» Direction: Extract the full set of records, then give each one again exactly.
[Start]
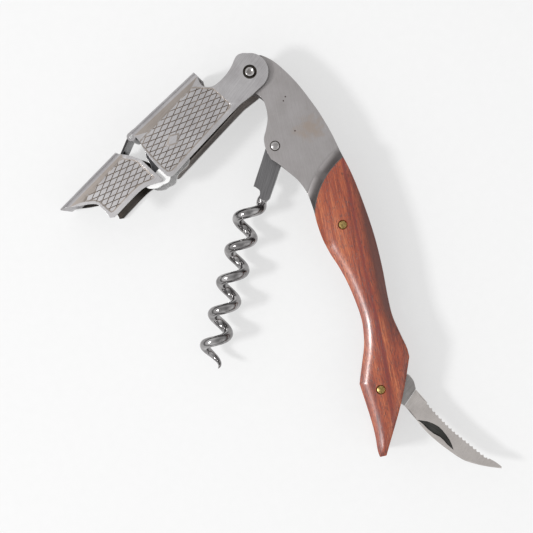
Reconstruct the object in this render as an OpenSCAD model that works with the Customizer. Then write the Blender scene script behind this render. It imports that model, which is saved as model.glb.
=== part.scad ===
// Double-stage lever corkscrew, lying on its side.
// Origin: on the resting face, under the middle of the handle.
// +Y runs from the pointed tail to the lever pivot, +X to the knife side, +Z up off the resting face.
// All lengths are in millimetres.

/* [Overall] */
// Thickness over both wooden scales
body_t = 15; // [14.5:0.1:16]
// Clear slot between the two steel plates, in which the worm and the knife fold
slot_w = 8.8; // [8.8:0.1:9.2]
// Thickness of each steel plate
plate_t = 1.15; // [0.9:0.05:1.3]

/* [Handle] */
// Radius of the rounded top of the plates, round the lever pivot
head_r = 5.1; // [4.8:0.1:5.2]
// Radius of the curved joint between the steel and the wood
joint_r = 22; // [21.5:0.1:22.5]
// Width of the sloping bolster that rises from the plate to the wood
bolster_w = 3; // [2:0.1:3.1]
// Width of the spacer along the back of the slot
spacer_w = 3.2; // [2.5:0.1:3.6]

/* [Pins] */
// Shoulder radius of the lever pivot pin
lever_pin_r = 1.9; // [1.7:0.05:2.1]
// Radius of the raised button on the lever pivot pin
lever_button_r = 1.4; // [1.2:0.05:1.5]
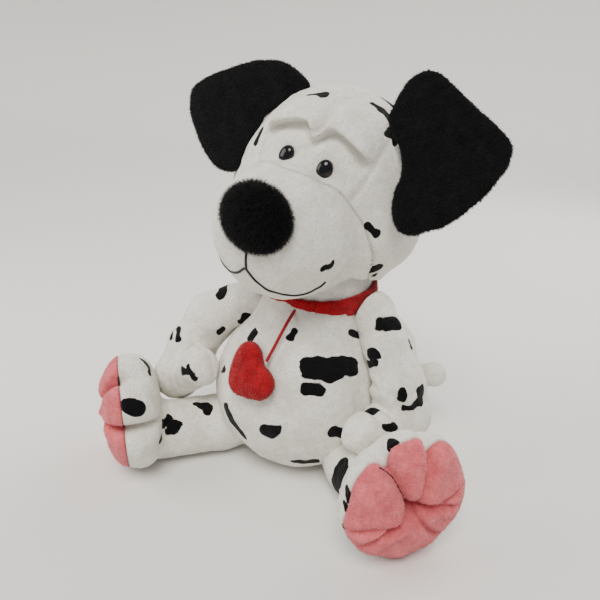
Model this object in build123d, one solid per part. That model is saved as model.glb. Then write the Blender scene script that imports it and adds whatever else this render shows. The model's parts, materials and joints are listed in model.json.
[End]
» Answer to this problem:
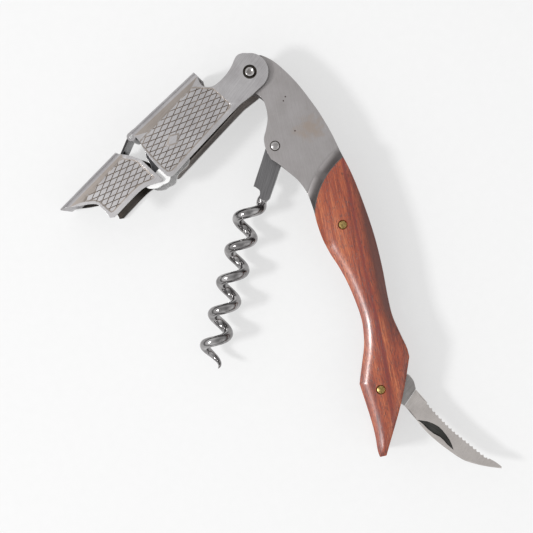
Reconstruct the object in this render as an OpenSCAD model that works with the Customizer. Then write the Blender scene script behind this render. It imports that model, which is saved as model.glb.
=== part.scad ===
// Double-stage lever corkscrew, lying on its side.
// Origin: on the resting face, under the middle of the handle.
// +Y runs from the pointed tail to the lever pivot, +X to the knife side, +Z up off the resting face.
// All lengths are in millimetres.

/* [Overall] */
// Thickness over both wooden scales
body_t = 15; // [14.5:0.1:16]
// Clear slot between the two steel plates, in which the worm and the knife fold
slot_w = 8.8; // [8.8:0.1:9.2]
// Thickness of each steel plate
plate_t = 1.15; // [0.9:0.05:1.3]

/* [Handle] */
// Radius of the rounded top of the plates, round the lever pivot
head_r = 5.1; // [4.8:0.1:5.2]
// Radius of the curved joint between the steel and the wood
joint_r = 22; // [21.5:0.1:22.5]
// Width of the sloping bolster that rises from the plate to the wood
bolster_w = 3; // [2:0.1:3.1]
// Width of the spacer along the back of the slot
spacer_w = 3.2; // [2.5:0.1:3.6]

/* [Pins] */
// Shoulder radius of the lever pivot pin
lever_pin_r = 1.9; // [1.7:0.05:2.1]
// Radius of the raised button on the lever pivot pin
lever_button_r = 1.4; // [1.2:0.05:1.5]
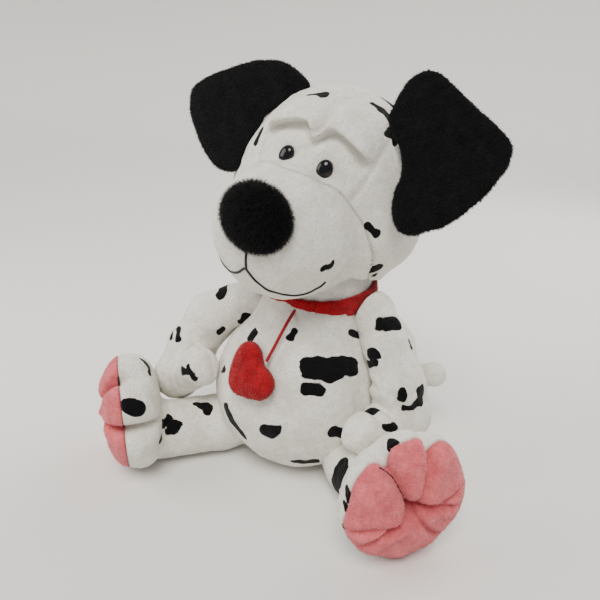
Model this object in build123d, one solid per part. That model is saved as model.glb. Then write the Blender scene script that imports it and adds whatever else this render shows. The model's parts, materials and joints are listed in model.json.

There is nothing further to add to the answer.